BEGIN Dataset section
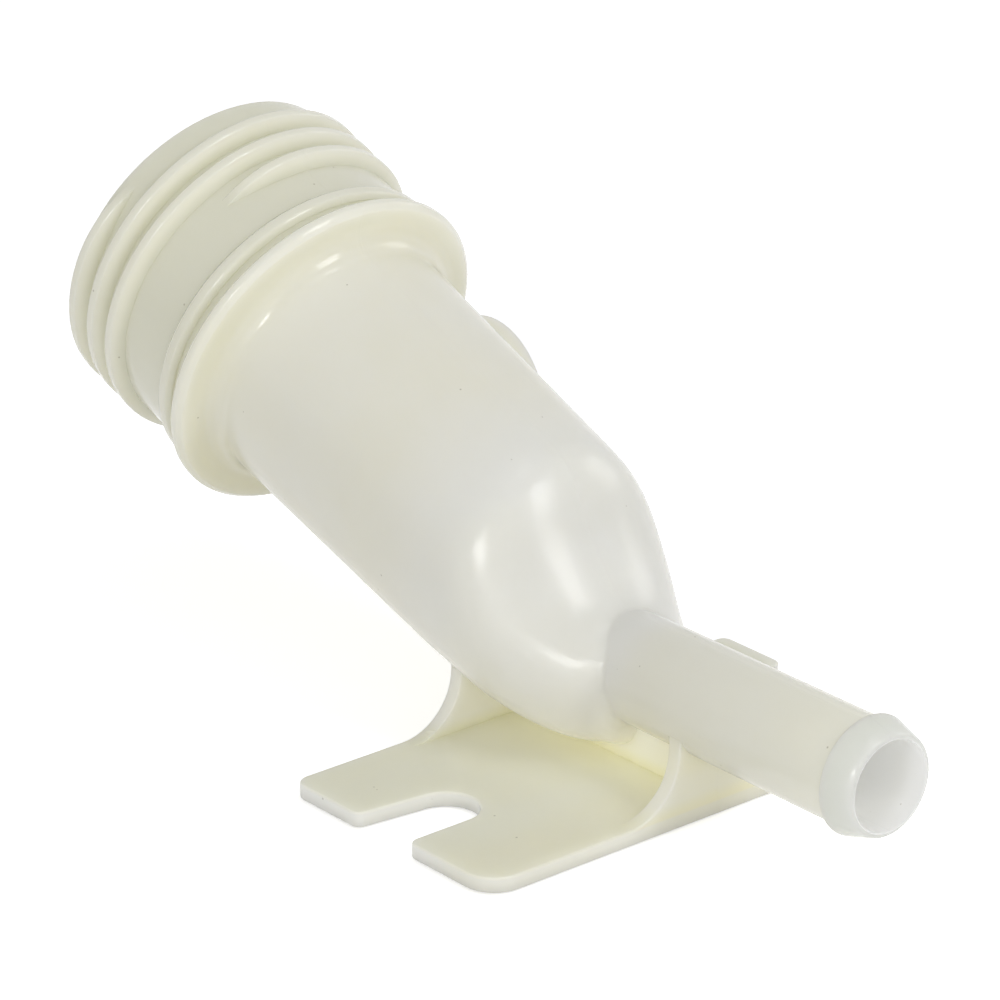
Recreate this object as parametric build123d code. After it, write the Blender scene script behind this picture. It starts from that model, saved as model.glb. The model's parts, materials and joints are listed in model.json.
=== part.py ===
from build123d import *
import os
from math import cos, hypot, radians, sin, tan

# Filler spout of a liquid tank, moulded in one piece of natural plastic.
# A wide neck with a coarse screw thread for a cap leads through a tapered tube and a rounded,
# oval reducer into a hose tail with one barb. The tube leans back over a flat slotted foot.
# Frame: the hose tail points along +X, +Z is up, the mould's parting plane is y = 0.
# Origin: on the underside of the foot, below the point where tube axis and tail axis cross.
# Every length is in millimetres and every angle in degrees.

# Foot plate
foot_thickness = 3.0
foot_back_x = -35.0
foot_front_x = 19.6
foot_near_y = -52.6
foot_far_y = 30.0
foot_front_corner = 6.5
foot_corner = 3.0

# Tongue in the foot's plane at its far edge
tongue_shoulder = 2.7
tongue_width = 16.2
tongue_length = 19.4
tongue_corner = 2.0

# Open slot in the near edge of the foot, its back wall flared towards the mouth
slot_centre_x = -8.9
slot_width = 12.4
slot_depth = 20.0
slot_flare = 1.9
slot_corner = 2.0

# Hose tail
tail_axis_height = 21.4
tail_radius = 10.0
tail_wall = 1.5
tail_length = 63.1
tail_root = 12.0
barb_length = 6.0
barb_height = 1.15
tip_inset = 0.6
tip_edge = 0.6

# Tapered tube, measured along its axis from the point where it crosses the tail's axis
tube_tilt = 20.52
tube_small_radius = 24.4
tube_length = 96.8
wall = 2.6

# Oval reducer between the tube and the tail
reducer_length = 36.0
reducer_lead = 6.0
nose_round = 4.5
nose_fillet = 1.8

# Flange and bead below the thread
flange_thickness = 3.3
flange_lip = 2.9
flange_edge = 1.0
flange_flare = 4.5
flare_steps = 4
bead_gap = 2.6
bead_thickness = 3.6
bead_height = 1.3
bead_edge = 0.9

# Threaded neck
neck_radius = 31.2
neck_step = 5.3
neck_wall = 2.8
neck_length = 30.4
rim_edge = 0.9
thread_pitch = 6.0
thread_height = 2.4
thread_root_gap = 0.4
thread_flank_angle = 36.0
thread_gap = 9.7
thread_turns = 2.95
thread_start_angle = -32.4
thread_fade_angle = 26.0
thread_seat = 0.3

# Gussets, web and side pad
gusset_thickness = 3.0
gusset_radius = 11.5
back_gusset_half_width = 16.0
front_gusset_half_width = 9.0
web_thickness = 2.5
pad_radius = 15.0
pad_station = 77.0
pad_drop = 2.0
pad_height = 0.7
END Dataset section
Exercise brief: Output exactly the leading lines of the data, up to and including the line marked by "foot_corner = 3.0".

Answer for this exercise:
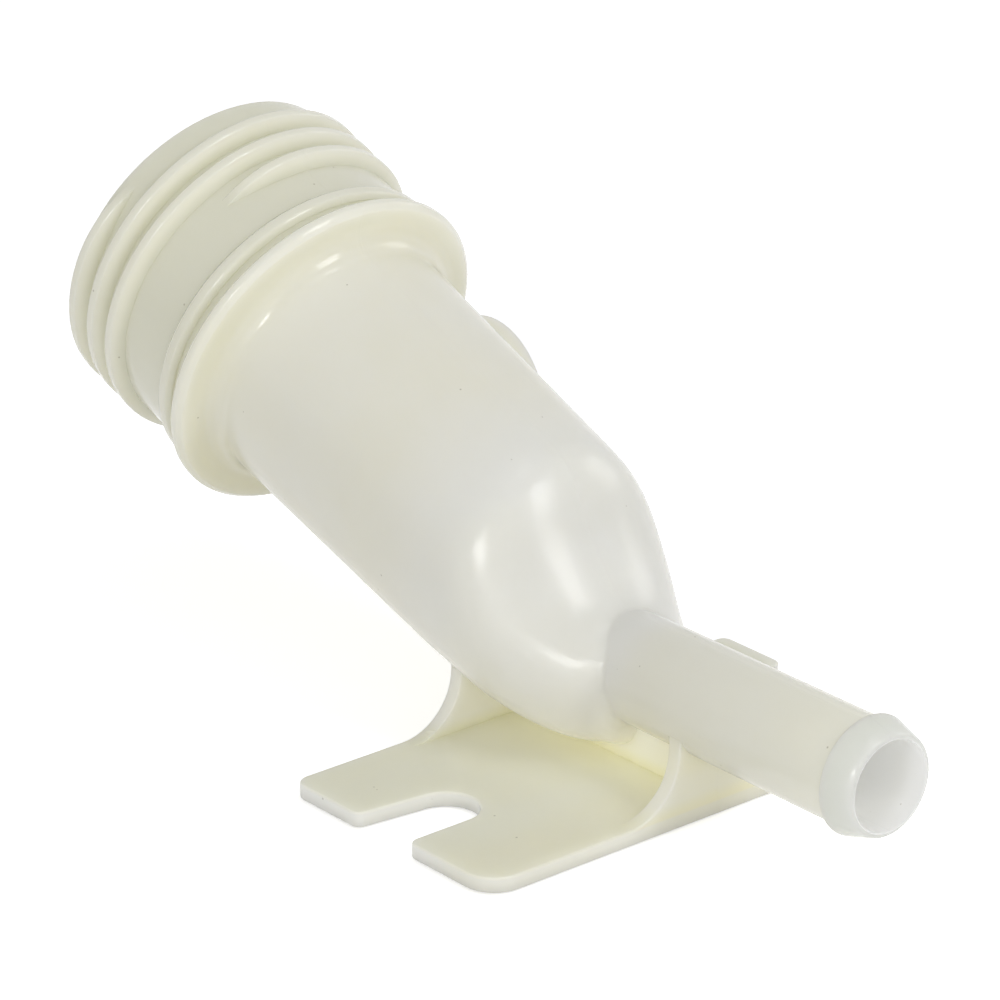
Recreate this object as parametric build123d code. After it, write the Blender scene script behind this picture. It starts from that model, saved as model.glb. The model's parts, materials and joints are listed in model.json.
=== part.py ===
from build123d import *
import os
from math import cos, hypot, radians, sin, tan

# Filler spout of a liquid tank, moulded in one piece of natural plastic.
# A wide neck with a coarse screw thread for a cap leads through a tapered tube and a rounded,
# oval reducer into a hose tail with one barb. The tube leans back over a flat slotted foot.
# Frame: the hose tail points along +X, +Z is up, the mould's parting plane is y = 0.
# Origin: on the underside of the foot, below the point where tube axis and tail axis cross.
# Every length is in millimetres and every angle in degrees.

# Foot plate
foot_thickness = 3.0
foot_back_x = -35.0
foot_front_x = 19.6
foot_near_y = -52.6
foot_far_y = 30.0
foot_front_corner = 6.5
foot_corner = 3.0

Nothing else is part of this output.